- Born: Hashmat Tehilram Kewalramani December 20, 1914 Naushahro Feroze District, Sindh, British Raj
- Died: 1987
- Education: University of London
- Occupations: Writer, political activist, journalist
- Known for: Sindhi rights activism; Forced exile from Pakistan (1949); Inclusion of Sindhi language in Indian Constitution
- Notable work: Pakistan X-rayed
- Movement: Sindhi Nationalism
- Children: 1 son

= Hashoo Kewalramani =

Sindhi dissident

Hashmat Kewalramani, also spelled as Hashmat Kevalramani, sometimes written as Hushu Kewalramani, but most commonly as Hashoo Kewalramani, was a Sindhi dissident, political activist, and writer. He was forcibly exiled from Pakistan in 1949.

As a writer, he authored a book called Pakistan X-rayed. He also wrote articles for Economic and Political Weekly.

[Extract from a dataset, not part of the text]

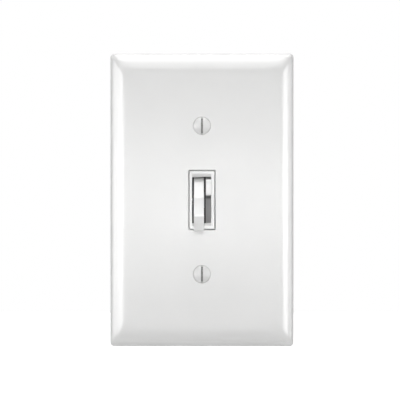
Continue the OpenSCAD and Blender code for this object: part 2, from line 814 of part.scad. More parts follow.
module traveller(side_z) {
    color("gold") {
        box([-pocket_floor - terminal_t, rocker_x + 1.5], [strip_y, base_y],
            [side_z - strip_w / 2, side_z + strip_w / 2]);
        terminal_plate(-1, side_z, base_y);
    }
}

module traveller_terminal_upper() traveller(terminal_z);
module traveller_terminal_lower() traveller(-terminal_z);

// Binding-head screw along X, its head on the given side
module side_screw(side, seat_x, end_x) {
    difference() {
        union() {
            rod_x(terminal_head_r, side > 0 ? seat_x : -seat_x - terminal_head_t,
                  side > 0 ? seat_x + terminal_head_t : -seat_x);
            rod_x(terminal_screw_r, side > 0 ? end_x : -seat_x, side > 0 ? seat_x : -end_x);
        }
        for (turn = [0, 90]) rotate([turn, 0, 0])
            translate([side * (seat_x + terminal_head_t), 0, 0])
                cube([2.2, 1, turn == 0 ? 2 * terminal_head_r + cut : 4], center = true);
    }
}

head_x = pocket_floor + terminal_t + wire_gap;
screw_end_x = pocket_floor - 3;

module traveller_screws() {
    color("gold") for (s = [-1, 1]) translate([0, terminal_y, s * terminal_z])
        side_screw(-1, head_x, screw_end_x);
}

module common_screw() {
    color("dimgray") translate([0, terminal_y, 0]) side_screw(1, head_x, screw_end_x);
}

earth_y = 3.4;

module earth_screw() {
    color("green") translate([0, earth_y, tab_z]) side_screw(-1, -tab_x + 0.4, -tab_x - strap_t - 4);
}

// ---- circuit board and its components ----

// Runs a round tool through the board
module board_hole(r) rod_y(r, board_front - cut, board_back + cut);

// Clears a terminal pocket
module side_notch(side, z) {
    box(side > 0 ? [pocket_floor - body_wall - 0.3, body_w] : [-body_w, -pocket_floor + body_wall + 0.3],
        [board_front - cut, board_back + cut],
        [z - pocket_h / 2 - body_wall - 0.3, z + pocket_h / 2 + body_wall + 0.3]);
}

resistor_z = [-15.6, -19.4];
resistor_x = [-12, -2];
diac_x = [3.4, 11.4];
diac_z = -22.6;
choke_at = [-5.2, -15.2];

module circuit_board() {
    color("tan") difference() {
        box([-board_w / 2, board_w / 2], [board_front, board_back], [-board_h / 2, board_h / 2]);
        box([cutout_left, cutout_right], [board_front - cut, board_back + cut],
            [-cutout_h / 2, cutout_h / 2]);
        four_corners(post_x, post_z) board_hole(post_r + 0.4);
        side_notch(1, 0);
        side_notch(-1, terminal_z);
        side_notch(-1, -terminal_z);
        for (x = [-1, 0, 1]) translate([triac_x + x * lead_pitch, 0, lead_z]) board_hole(0.55);
        at_pot_pins() board_hole(pot_pin_r + run);
        for (z = resistor_z, x = resistor_x) translate([x, 0, z]) board_hole(lead_r + 0.1);
        for (x = diac_x) translate([x, 0, diac_z]) board_hole(lead_r + 0.1);
    }
}

module triac_body() {
    color("dimgray") box([triac_x - triac_w / 2, triac_x + triac_w / 2],
                         [strap_back + pad_t + triac_tab_t, strap_back + pad_t + triac_body_t],
                         [triac_z, triac_z + triac_body_h]);
}

module triac_tab() {
    tab_y = strap_back + pad_t;
    lead_y = tab_y + triac_tab_t + 0.9;
    color("silver") difference() {
        box([triac_x - triac_w / 2, triac_x + triac_w / 2], [tab_y, tab_y + triac_tab_t],
            [triac_z, triac_z + triac_body_h + triac_tab_h]);
        translate([triac_x, 0, tab_hole_z]) rod_y(1.9, tab_y - cut, tab_y + triac_tab_t + cut);
    }
    color("gainsboro") for (x = [-1, 0, 1]) translate([triac_x + x * lead_pitch, 0, 0]) {
        box([-0.35, 0.35], [lead_y, lead_y + 0.5], [lead_z - 0.25, triac_z]);
        box([-0.35, 0.35], [lead_y, board_back + 1], [lead_z - 0.25, lead_z + 0.25]);
    }
}

module triac_pad() {
    color("lightblue") difference() {
        box([triac_x - triac_w / 2 - 0.5, triac_x + triac_w / 2 + 0.5], [strap_back, strap_back + pad_t],
            [triac_z - 0.5, triac_z + triac_body_h + triac_tab_h + 0.5]);
        translate([triac_x, 0, tab_hole_z]) rod_y(1.8, strap_back - cut, strap_back + pad_t + cut);
    }
}

module triac_screw() {
    tab_y = strap_back + pad_t + triac_tab_t;
    color("gainsboro") translate([triac_x, 0, tab_hole_z]) difference() {
        union() {
            rod_y(2.6, tab_y, tab_y + 1.9);
            rod_y(triac_screw_r, strap_front + 0.1, tab_y);
        }
        box([-3.6, 3.6], [tab_y + 1, tab_y + 3], [-0.4, 0.4]);
    }
}

choke_y = board_back + 4;
choke_r = 5.4;
core_r = 2.4;
wire_r = 0.4;
lead_r = 0.3;                            // radius of the leads of the small axial components

module choke_core() {
    color("darkgreen") translate([choke_at[0], choke_y, choke_at[1]]) rotate([90, 0, 0])
        rotate_extrude() translate([choke_r, 0]) circle(core_r);
}

module choke_winding() {
    turns = 12;
    loop_r = core_r + wire_r + 0.05;
    color("chocolate") translate([choke_at[0], choke_y, choke_at[1]]) {
        for (k = [0 : turns - 1]) rotate([0, 360 * k / turns, 0]) translate([choke_r, 0, 0])
            rotate_extrude() translate([loop_r, 0]) circle(wire_r);
        // the two ends, down to the board
        for (k = [0, 1]) rotate([0, 180 * k, 0]) translate([choke_r, 0, 0])
            rod_y(wire_r, board_back - choke_y, -loop_r);
    }
}

// Boxed capacitor on the back of the board, its end short of the body's wall by the spare depth
module capacitor(x, z, w, h, spare, shade) {
    off = 0.3;
    color(shade)
        box([x - w / 2, x + w / 2], [board_back + off, back_wall - spare], [z - h / 2, z + h / 2]);
    color("gainsboro") for (s = [-1, 1]) translate([x + s * (w / 2 - 1.5), 0, z])
        rod_y(0.4, board_back, board_back + off);
}

module filter_capacitor() capacitor(-4, 16.9, 18, 7, 1.7, "firebrick");

module timing_capacitor() capacitor(11.5, -18.3, 10, 5, 4.7, "gold");

// Axial component lying on the front of the board, with its leads bent back through it
module axial(x, z, r, l, body, lead) {
    y = board_front - r - 0.15;
    translate([0, 0, z]) {
        color(body) translate([0, y, 0]) rod_x(r, (x[0] + x[1] - l) / 2, (x[0] + x[1] + l) / 2);
        color(lead) {
            translate([0, y, 0]) rod_x(lead_r - 0.05, x[0], x[1]);
            for (at = x) translate([at, 0, 0]) rod_y(lead_r, y - lead_r, board_back + 0.8);
        }
    }
}

module diac() axial(diac_x, diac_z, 1, 4.2, "steelblue", "gainsboro");

module resistors() {
    for (z = resistor_z) axial(resistor_x, z, 1.2, 6.4, "tan", "gainsboro");
}

// ---- back body ----

module pocket(side, z) {
    floor_x = side > 0 ? [pocket_floor, body_w] : [-body_w, -pocket_floor];
    box(floor_x, [pocket_front, pocket_back], [z - pocket_h / 2, z + pocket_h / 2]);
    translate([0, terminal_y, z]) rod_x(terminal_screw_r + slip, side > 0 ? 0 : -pocket_floor - cut,
                                        side > 0 ? pocket_floor + cut : 0);
}

module pocket_walls(side, z) {
    inner = pocket_floor - body_wall;
    outer = body_w / 2 - body_wall / 2;
    box(side > 0 ? [inner, outer] : [-outer, -inner], [pocket_front - 1.2, pocket_back + 1.2],
        [z - pocket_h / 2 - body_wall, z + pocket_h / 2 + body_wall]);
}

module back_body() {
    inner_w = body_w - 2 * body_wall;
    inner_h = body_h - 2 * body_wall;
    edge = 2.5;                          // radius of its back edges
    label_w = 22;
    pockets = [[1, 0], [-1, terminal_z], [-1, -terminal_z]];
    color("dimgray") difference() {
        union() {
            difference() {
                loft(concat(
                    [for (k = [0 : 5]) let (a = 18 * k, inset = edge * (1 - sin(a)))
                        outline(body_w - 2 * inset, body_h - 2 * inset, edge,
                                body_back - edge + edge * cos(a))],
                    [outline(body_w, body_h, edge, strap_back)]
                ));
                box([-inner_w / 2, inner_w / 2], [strap_back - cut, back_wall], [-inner_h / 2, inner_h / 2]);
            }
            intersection() {
                box([-inner_w / 2 - 0.1, inner_w / 2 + 0.1], [strap_back, back_wall + 0.1],
                    [-inner_h / 2 - 0.1, inner_h / 2 + 0.1]);
                union() {
                    four_corners(post_x, post_z) rod_y(post_r, strap_back, back_wall + 0.1);
                    four_corners(inner_w / 2, ledge_z)
                        box([-ledge_w, ledge_w], [board_back, back_wall + 0.1], [-1.5, 1.5]);
                }
            }
            for (p = pockets) pocket_walls(p[0], p[1]);
        }
        for (p = pockets) pocket(p[0], p[1]);
        // slits that the terminal strips pass through
        for (s = [-1, 1]) translate([0, 0, s * terminal_z])
            box([-pocket_floor - cut, -pocket_floor + body_wall + cut], [strip_y - 0.1, base_y + 0.1],
                [-strip_w / 2 - 0.1, strip_w / 2 + 0.1]);
        box([pocket_floor - body_wall - cut, pocket_floor + cut],
            [bridge_y - 0.1, bridge_y + terminal_t + 0.1], [-ear_h / 2 - 0.1, ear_h / 2 + 0.1]);
        four_corners(post_x, post_z) {
            rod_y(body_screw_r + 0.1, strap_back - cut, body_back + cut);
            rod_y(body_head_r + 0.2, body_back - head_recess, body_back + cut);
        }
        // blank label recess and the wire-strip gauge below it
        box([-label_w / 2, label_w / 2], [body_back - 0.3, body_back + cut], [-8, 14]);
        box([-label_w / 2, label_w / 2], [body_back - 0.6, body_back + cut], [-15.5, -12.5]);
    }
}

module body_screws() {
    head_t = 1.7;
    recess = body_back - head_recess;
    color("gainsboro") four_corners(post_x, post_z) difference() {
        union() {
            rod_y(body_head_r, recess, recess + head_t);
            rod_y(body_screw_r, strap_front + 0.1, recess);
        }
        for (turn = [0, 90]) rotate([0, turn, 0])
            box([-0.4, 0.4], [recess + 0.7, body_back + cut], [-1.6, 1.6]);
    }
}

wall_plate();
plate_screws();
mounting_strap();
box_screws();
screw_retainers();
front_housing();
toggle_pin();
toggle_lever();
toggle_plunger();
plunger_spring();
slide_knob();
slide_shutter();
slide_carriage();
pot_case();
pot_track();
pot_lever();
pot_wiper();
pot_pins();
switch_base();
contact_rocker();
rocker_contacts();
rocker_pin();
fixed_contacts();
common_terminal();
traveller_terminal_upper();
traveller_terminal_lower();
traveller_screws();
common_screw();
earth_screw();
circuit_board();
triac_body();
triac_tab();
triac_pad();
triac_screw();
choke_core();
choke_winding();
filter_capacitor();
timing_capacitor();
diac();
resistors();
back_body();
body_screws();
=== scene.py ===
import json
import math

import bmesh
import bpy
from mathutils import Matrix, Vector
from mathutils.geometry import tessellate_polygon

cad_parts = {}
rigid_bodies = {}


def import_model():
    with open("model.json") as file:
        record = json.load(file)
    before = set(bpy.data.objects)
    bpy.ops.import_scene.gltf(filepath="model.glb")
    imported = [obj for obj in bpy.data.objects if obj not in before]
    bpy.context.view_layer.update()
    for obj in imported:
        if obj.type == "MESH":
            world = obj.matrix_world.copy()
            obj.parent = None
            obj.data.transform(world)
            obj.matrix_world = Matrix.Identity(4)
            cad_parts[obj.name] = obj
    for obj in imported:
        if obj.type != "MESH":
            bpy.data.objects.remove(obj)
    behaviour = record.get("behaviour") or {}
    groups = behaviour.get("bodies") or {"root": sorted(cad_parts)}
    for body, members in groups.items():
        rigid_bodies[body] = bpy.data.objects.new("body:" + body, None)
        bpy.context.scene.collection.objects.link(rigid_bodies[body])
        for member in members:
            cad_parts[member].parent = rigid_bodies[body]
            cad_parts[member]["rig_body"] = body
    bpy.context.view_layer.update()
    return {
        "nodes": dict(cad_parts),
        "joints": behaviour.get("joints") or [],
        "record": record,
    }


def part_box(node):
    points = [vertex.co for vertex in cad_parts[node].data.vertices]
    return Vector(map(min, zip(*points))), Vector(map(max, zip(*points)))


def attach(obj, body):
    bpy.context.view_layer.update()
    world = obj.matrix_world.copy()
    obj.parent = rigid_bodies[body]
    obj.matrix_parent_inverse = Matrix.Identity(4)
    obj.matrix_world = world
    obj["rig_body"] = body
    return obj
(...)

==Early life and education==
Kewalramani was born in Bharan or Bharasti village of Naushahro Feroze District on December 20, 1914. His father, Tehilram, served as a Resident Magistrate. After his father's demise when he was eight, his mother took over his upbringing and education.

Kewalramani's educational journey took him from Karachi to Ceylon (modern-day Sri Lanka), and eventually to England, where he was exposed to socialism. While in London, Kewalramani was a classfellow of Indira Gandhi and was actively involved in the independence movement. Among his companions were Shaikh Ayaz, Sobho Gianchandani, Ibrahim Joyo, and GM Syed. His political involvement grew while in England, culminating in his active participation in the Indian student community and the labor movement. He returned from England without a degree to engage in politics.

==Career==
Returning to Sindh in 1939, he became involved in the labor and student movements in Karachi. Despite confrontations with authorities leading to his imprisonment, Kewalramani founded the Sindh Students Federation in 1942, encouraging socialist and nationalist ideologies among young people.

Syed noted that Kewalramani contributed significantly to the establishment of the Sindhi Samaj in Delhi, initially organizing a Sindhi Language Convention attended by then President of India, Radha Krishan. He advocated for a united, independent India and opposed British rule.

Following the 1947 partition of India, Kewalramani advocated for Sindhi rights and due to this, he was placed under house arrest in Karachi. During this period, he translated GM Syed's book My Struggle for a New Sindh into English and worked for the monthly magazine Pakistan Times. His activities were deemed threatening by the new Pakistani government, resulting in his forced departure from the country in 1949.

Despite being presented before the court of Masood Khadarpoosh, then Commissioner of Karachi, Kewalramani was unwilling to leave Pakistan for India. Relocated to India, he turned to journalism and worked towards the recognition of the Sindhi language and culture. He was a significant figure in the movement to include the Sindhi language in the Indian Constitution and advocated for the revival of the Sindhi script. Kewalramani maintained communication with key figures in Sindh and composed numerous English columns regarding various sociopolitical issues. He also translated several Sindhi stories into English, further contributing to Sindhi literature. Even after 15 years of exile in India, he still considered himself a refugee in 1963.

==Personal life==
Kewalramani married Sarla Ahuja, with whom he had a son named Gul who later gained prominence in the art world.